D’autre part, le fait que la CENCO et la communauté internationale, y compris l’ONU, aient accepté, d’une manière ou d’une autre, le calendrier électoral publié par la Commission Électorale Nationale Indépendante (CENI) et demandé son application rigoureuse sans faire aucune référence à une éventuelle « Transition Sans Kabila » (TSK), semble démontrer qu’elles reconnaissent, au moins jusqu’au 23 décembre 2018, la légitimité des institutions actuelles, y compris de la Présidence de la République.

 

Certaines conditions pour des manifestations plus efficaces et incisives

Dans le contexte actuel, pour qu’une manifestation à caractère politique puisse se dérouler avec succès, il est nécessaire de priver les autorités administratives et les forces de l’ordre de tout prétexte qui leur puisse permettre de ne pas en prendre acte, de l’empêcher et de la réprimer.

Pour cela,

– les objectifs devraient viser le plein respect de la constitution, de l’accord politique de la Sait Sylvestre 2016, de la nouvelle loi électorale et de l’actuel calendrier électoral.

– les modalités devraient respecter les principes de la non-violence, ce qui devrait exclure l’érection de barricades, l’incendie de pneus, le lancement de pierres, le recours à des slogans provocateurs, les actes de destruction de véhicules et des biens et devrait inclure le respect des dispositions de la loi, notamment le respect des itinéraires et des horaires convenus et l’adoption de mesures appropriées visant à empêcher toute forme d’infiltration négative par des tierces parties.

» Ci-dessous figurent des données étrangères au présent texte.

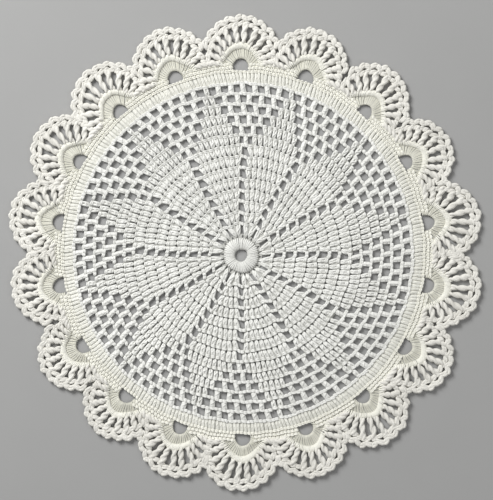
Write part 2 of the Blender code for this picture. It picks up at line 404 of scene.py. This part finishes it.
def layTall(bunch, inner, outer, angle, width, kind=tall, bow=0.0, fatness=1.0, sway=0.45):
    # tall stitches from the heads at inner to those at outer, width in mm at half height;
    # bow draws the top of a stitch sideways, over a gap
    count = len(angle)
    inner, outer, width, bow = (np.broadcast_to(v, count)[:, None]
                                for v in (inner, outer, width, bow))
    shade = dice.random(count)
    lean = (tall["lean"] + uneven(count, sway))[:, None]
    push = uneven(count, hand["push"])[:, None]
    fat = 1 + uneven(count, hand["fat"])[:, None]
    lift = uneven(count, hand["lift"])[:, None]
    legs = tall["legRadius"] * fatness * np.array(kind["legTaper"])
    yarns = {"leftLeg": legs, "rightLeg": legs,
             "wrap": np.full(tall["wrapPoints"], tall["wrapRadius"])}
    if "core" in kind:
        yarns["core"] = np.array(kind["coreTaper"])
    for name, radius in yarns.items():
        path = curve(kind[name], len(radius))
        share = path[:, 1]
        reach = inner + share * (outer - inner)
        across = path[:, 0] * width + push + lean * (share - 0.5)
        across = across + bow * (share - tall["bowFrom"])
        # a stitch spreads outwards half as much as its round does
        turn = angle[:, None] + across / (0.5 * reach + 0.25 * (inner + outer))
        level = path[:, 2] + lift + uneven(count, hand["yarnLift"])[:, None]
        bunch.add(matPoint(reach, turn), level, radius * fat, shade)


def layChain(bunch, place, centre, width, kind=chain, level=0.0, swell=1.0, fatness=1.0,
             points=6, tilt=None, turn=0.07, shift=0.18, overlap=1.0, core=True):
    # chain links: place turns (along, across) into x, y
    count = len(centre)
    shade = dice.random(count)
    fat = 1 + uneven(count, hand["fat"])
    shift = uneven(count, shift)[:, None]
    tilt = (kind["tilt"] if tilt is None else tilt) + uneven(count, turn)[:, None]
    for name in ("inner", "outer", "core") if core else ("inner", "outer"):
        path = curve(kind[name], kind["corePoints"] if name == "core" else points)
        step = path[:, 0] * np.broadcast_to(width, count)[:, None] * overlap
        along = centre[:, None] + step
        across = path[:, 1] * swell + shift + tilt * step
        height = path[:, 2] + level + uneven(count, hand["linkLift"])[:, None]
        radius = kind["coreRadius" if name == "core" else "radius"]
        bunch.add(place(along, across), height, radius * fatness * fat[:, None], shade)


def ringPlace(radius):
    # along is a length on the ring and across goes outwards
    return lambda along, across: matPoint(radius + across, -along / radius)


def chartRound(row):
    # angles of the petal stitches, net posts and gaps of one round
    number, petal, gaps, width, height, turn = row
    gapAngle = width / gapRadius(number)
    stitchAngle = (sector - gaps * gapAngle) / (petal + (gaps - 1) * mat["postShare"])
    pitch = gapAngle + mat["postShare"] * stitchAngle
    gapsAt, postsAt, petalsAt = [], [], []
    for n in range(mat["petals"]):
        middle = n * sector + math.radians(turn)
        for gap in range(gaps):
            gapsAt.append(middle + (gap - (gaps - 1) / 2) * pitch)
        for post in range(gaps - 1):
            postsAt.append(middle + (post - (gaps - 2) / 2) * pitch)
        edge = middle + (gaps - 1) / 2 * pitch + gapAngle / 2
        petalsAt += [edge + stitchAngle * (step + 0.5) for step in range(petal)]
    return {"number": number, "gapAngle": gapAngle, "stitchAngle": stitchAngle,
            "gaps": np.array(gapsAt), "posts": np.array(postsAt),
            "petals": np.array(petalsAt), "height": height}


chart = [chartRound(row) for row in rounds]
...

Pour sa part, la majorité présidentielle devrait, par honnêteté, abandonner son actuelle tactique qui consiste à convoquer des manifestations dans des dates déjà choisies par l’opposition, une tactique qui offre aux autorités administratives le prétexte d’interdire les manifestations programmées par l’opposition.
Mais avant tout, ce sont les Institutions de l’État, y compris le Gouvernement et les autorités administratives, qui devraient tout faire pour assurer le respect du libre exercice, par tous les citoyens, de leur inaliénable droit d’expression et de manifestation.